(…)
“Simonetta, eccola, la guardiola di Mosè!” Ma io l’avevo già
avvistata, e il cuore mi batteva forte. Sapevo che dietro la guardiola, il
terreno si piegava in colline coperte di ulivi e più giù, a metà collina,
nascosta agli occhi degli automobilisti, c’era la nostra casa. Non vedevo l’ora
di raggiungerla. Quello era Mosè.
Un posto “nostro”.
Agli inizi dell’Ottocento, Gerlando Giudice, un ricco medico
di Favara e trisnonno di Mamma, acquistò da un’Opera Pia un centinaio di ettari
di terreno nella Contrada Mosè, che un tempo faceva parte della riserva di
caccia di Federico di Svevia, re di Sicilia: un vasto bosco che copriva le
dolci colline tra Agrigento e Favara. Di questa era rimasta soltanto un’imponente
torre medioevale con cisterna funzionante, circondata da grandi ulivi. Nel 1843
il bisnonno di Mamma, Giuseppe Giudice, costruì il frantoio e, anni dopo, una
casa di villeggiatura per la famiglia, che inglobava la torre antica; ricostruì
anche la guardiola e nel 1870 concluse i lavori con l’aggiunta della chiesetta.
La casa era completa.
Attorno al fabbricato erano già stati piantati mandorli,
pistacchi, carrubi, un minuscolo giardino di agrumi, una vigna e un orto,
insomma, tutto quello che serviva per cucinare e mangiare bene. Il mio bisnonno
vi passò felicemente parte dell’estate, con figli e nipoti, fino alla morte nel
1882, a ottantasette anni. Da allora i Giudice – nostra madre, Elena, è stata l’ultima
proprietaria a portare il nome della famiglia – hanno sempre trascorso le vacanze
estive a Mosè. Con una penosa eccezione: durante la Seconda guerra mondiale l’esercito
dell’Asse requisì la tenuta. I soldati occuparono casa e fattoria e Mosè
divenne un accampamento militare. Nell’uliveto furono costruite postazioni in
cemento armato per le mitragliatrici e, lungo il crinale che guarda il mare d’Africa,
bunker e posti di vedetta. Nel luglio del 1943 Mosè fu il centro di una
battaglia sanguinosa, la prima resistenza all’avanzata degli Alleati in
Sicilia. Una bomba cadde nella sala da pranzo e distrusse la scala d’ingresso
principale, altre devastarono la cantina. Gli Alleati vittoriosi vi si insediarono
per un periodo. Quando ebbero conquistato Agrigento, abbandonarono Mosè
lasciando casa e fattoria aperte ai vandali.

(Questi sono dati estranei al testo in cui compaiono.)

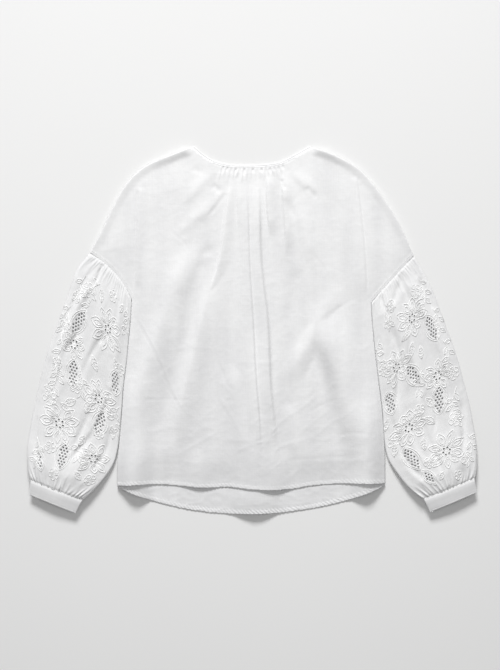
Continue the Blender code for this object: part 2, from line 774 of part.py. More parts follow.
def add_sleeve(sleeve, collection):
    """Both halves of one sleeve."""
    under = SheetPlan(sleeve_outline())
    for back_from_cuff in (0.2, 0.45, 0.7, 1.0):
        across = np.linspace(0, SLEEVE_WIDTH, 9)[1:-1]
        rows = np.full(len(across), SLEEVE_LENGTH - back_from_cuff * SLEEVE_LIFT_LENGTH)
        under.add_points(np.column_stack([rows, across]), LIFT_SPACE)
    under.fill(UNDER_STEP, 0.45 * UNDER_STEP)
    add_sheet(f"sleeve_{sleeve.name}_under", under, under_place(sleeve), collection)

    top = SheetPlan(sleeve_outline())
    add_cutwork(top, sleeve)
    seam = list(end_gather_lines(0.0, 1, SEAM_GATHER_COUNT, SEAM_GATHER_LENGTH))
    cuff = list(end_gather_lines(SLEEVE_LENGTH, -1, CUFF_GATHER_COUNT, CUFF_GATHER_LENGTH))
    for lines in (seam, cuff):
        to_trough = (0, SLEEVE_WIDTH / (2 * len(lines)))
        for line in lines:
            halfway = (line[0] + line[1]) / 2
            top.add_points([halfway, line[1], line[2]], GATHER_SPACE)
            top.add_points([halfway + to_trough, line[1] + to_trough], GATHER_SPACE)
    top.add_folds(sleeve.folds, FOLD_SPACE)
    top.fill(SLEEVE_STEP, FILL_SPACE * SLEEVE_STEP)
    add_sheet(f"sleeve_{sleeve.name}_top", top, top_place(sleeve), collection)


def flat_ring(width, thickness, corners):
    """Section of a ring pressed flat, with half-round ends: across and up from its underside's middle."""
    radius = thickness / 2
    run = np.linspace(-width / 2 + radius, width / 2 - radius, corners)
    turns = np.linspace(-math.pi / 2, math.pi / 2, 5)[1:-1]
    right = np.column_stack([width / 2 - radius + radius * np.cos(turns), radius + radius * np.sin(turns)])
    left = right[::-1] * (-1, 1)
    bottom = np.column_stack([run, np.zeros(corners)])
    top = np.column_stack([run[::-1], np.full(corners, thickness)])
    return np.concatenate([bottom, right, top, left])


def add_cuff(sleeve, collection):
    """A cuff: a ring pressed flat that continues the sleeve's end."""
    near_outer, near_inner, far_inner, far_outer = to_array(sleeve.cuff)
    tube = bmesh.new()
    loops = []
    for part in (0.0, 0.5, 1.0):
        outer = near_outer + part * (far_outer - near_outer)
        inner = near_inner + part * (far_inner - near_inner)
        if part == 0.0:
            way = (far_outer - near_outer + far_inner - near_inner) / 2
            shift = CUFF_GAP * way / np.linalg.norm(way)
            outer = outer + shift
            inner = inner + shift
        width = np.linalg.norm(inner - outer)
        section = flat_ring(width, CUFF_THICKNESS, CUFF_CORNERS)
        across = (inner - outer) / width
        ground = (outer + inner) / 2 + section[:, :1] * across
        rise = cuff_rise(0.5 + section[:, 0] / width) - (CUFF_THICKNESS - WALL - LAYER) / 2
        loop = np.column_stack([ground, rise + section[:, 1]])
        loops.append([tube.verts.new(Vector(point) * METRES) for point in loop])
    for this, following in zip(loops, loops[1:]):
        for corner in range(len(this)):
            after = (corner + 1) % len(this)
            tube.faces.new((this[corner], this[after], following[after], following[corner]))
    bmesh.ops.recalc_face_normals(tube, faces=tube.faces[:])
    mesh = bpy.data.meshes.new(f"cuff_{sleeve.name}")
    tube.to_mesh(mesh)
    tube.free()
    cuff = add_object(f"cuff_{sleeve.name}", mesh, collection)
    wall = cuff.modifiers.new("wall", "SOLIDIFY")
    wall.thickness = CUFF_WALL * METRES
    wall.offset = -1.0
    wall.use_even_offset = True
    return cuff


def main():
    for old in list(bpy.data.objects):
        bpy.data.objects.remove(old)
    blouse = bpy.data.collections.new("embroidered_blouse")
    bpy.context.scene.collection.children.link(blouse)
    add_body(blouse)
    add_neck_binding(blouse)
    for sleeve in (LEFT_SLEEVE, RIGHT_SLEEVE):
        add_sleeve(sleeve, blouse)
        add_cuff(sleeve, blouse)


main()
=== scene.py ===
"""Looks of a whitework cotton blouse laid flat, front side up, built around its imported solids.

X runs across the blouse, +Y towards the neck and Z up from the surface that it lies on. Left and
right are the sides seen from above. Tables and sizes are in millimetres, and the meshes are made
in metres. A sleeve and what is sewn on it are planned on the straightened sleeve, where the first
number runs along it from the armhole seam to the cuff and the second across it from its outer edge.
"""

import logging
import math
from dataclasses import dataclass, field, replace
from enum import Enum
from typing import Any, Callable, Iterator, Optional, Sequence

import bpy
import numpy as np
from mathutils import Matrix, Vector
from mathutils.geometry import delaunay_2d_cdt
from mathutils.kdtree import KDTree

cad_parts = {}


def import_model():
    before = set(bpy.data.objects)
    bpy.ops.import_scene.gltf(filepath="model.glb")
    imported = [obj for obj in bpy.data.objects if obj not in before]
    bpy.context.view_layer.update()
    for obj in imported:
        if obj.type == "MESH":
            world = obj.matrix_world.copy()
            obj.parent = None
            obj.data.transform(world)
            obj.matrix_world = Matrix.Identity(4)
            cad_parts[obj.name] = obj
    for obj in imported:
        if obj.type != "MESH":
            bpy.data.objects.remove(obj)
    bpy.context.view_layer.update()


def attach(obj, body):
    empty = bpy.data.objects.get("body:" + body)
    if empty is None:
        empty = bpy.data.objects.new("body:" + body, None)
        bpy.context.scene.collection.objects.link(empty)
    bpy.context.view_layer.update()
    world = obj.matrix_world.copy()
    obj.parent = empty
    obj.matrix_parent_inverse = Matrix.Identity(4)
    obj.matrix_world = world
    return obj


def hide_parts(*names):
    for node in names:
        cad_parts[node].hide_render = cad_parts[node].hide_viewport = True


LOG = logging.getLogger("blouse")

METRES = 0.001
BODY = "root"

WALL = 1.4
SEAM_GAP = 0.3
LAYER = WALL + SEAM_GAP
CLOTH = 0.45
EDGE_TOP = 0.95
BINDING_WIDTH = 5.0
SIDE_GAP = 0.5
MIDDLE = 3.0
SLEEVE_LENGTH = 400.0
SLEEVE_WIDTH = 150.0
CUFF_LIFT = 9.0
CUFF_BOW = 2.5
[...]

La tenuta fu ereditata da Mamma nel 1946. Le piaceva
raccontare a Chiara e a me le ragioni di questa attribuzione. Nella divisione
delle proprietà del padre, i figli maschi, zio Giovanni e zio Peppino, ebbero
le terre di pianura, le migliori, mentre Mosè e Narbone, terre di collina,
furono destinate alle femmine, zia Teresa, la sorella maggiore, e Mamma.
Fecero a sorte: a Mamma era toccato Narbone, un feudo di
montagna. Nella primavera di
quell’anno erano andati tutti insieme in gita a Mosè. La
fattoria attigua alla casa, corredata
di due bagli, piccionaia, mandria e piccola torre di vedetta,
era di nuovo funzionante: i Vella, un nucleo di contadini originari di Favara e
mezzadri di Mosè, che avevano dovuto lasciare la fattoria e gli animali all’esercito
dell’Asse per rifugiarsi in paese, vi erano ritornati dopo l’armistizio.
La fattoria era scampata ai bombardamenti e, lavorando sodo,
loro erano riusciti a rimetterla in sesto e a riprendere il lavoro. La casa
padronale era in condizioni disastrose. Oltre ai danni causati dalla bomba, era
stata saccheggiata: scuri rotti, finestre senza vetri, tubature e pavimenti
divelti, mobili bruciati, mura affumicate, carta da parati strappata. Era
vuota, tranne la cucina, dove tutta la mobilia era rimasta intatta: forse perché
i mobili erano troppo pesanti per essere trasportati o forse, come mi piace
pensare, perché anche in guerra si rispetta il posto in cui si prepara il cibo.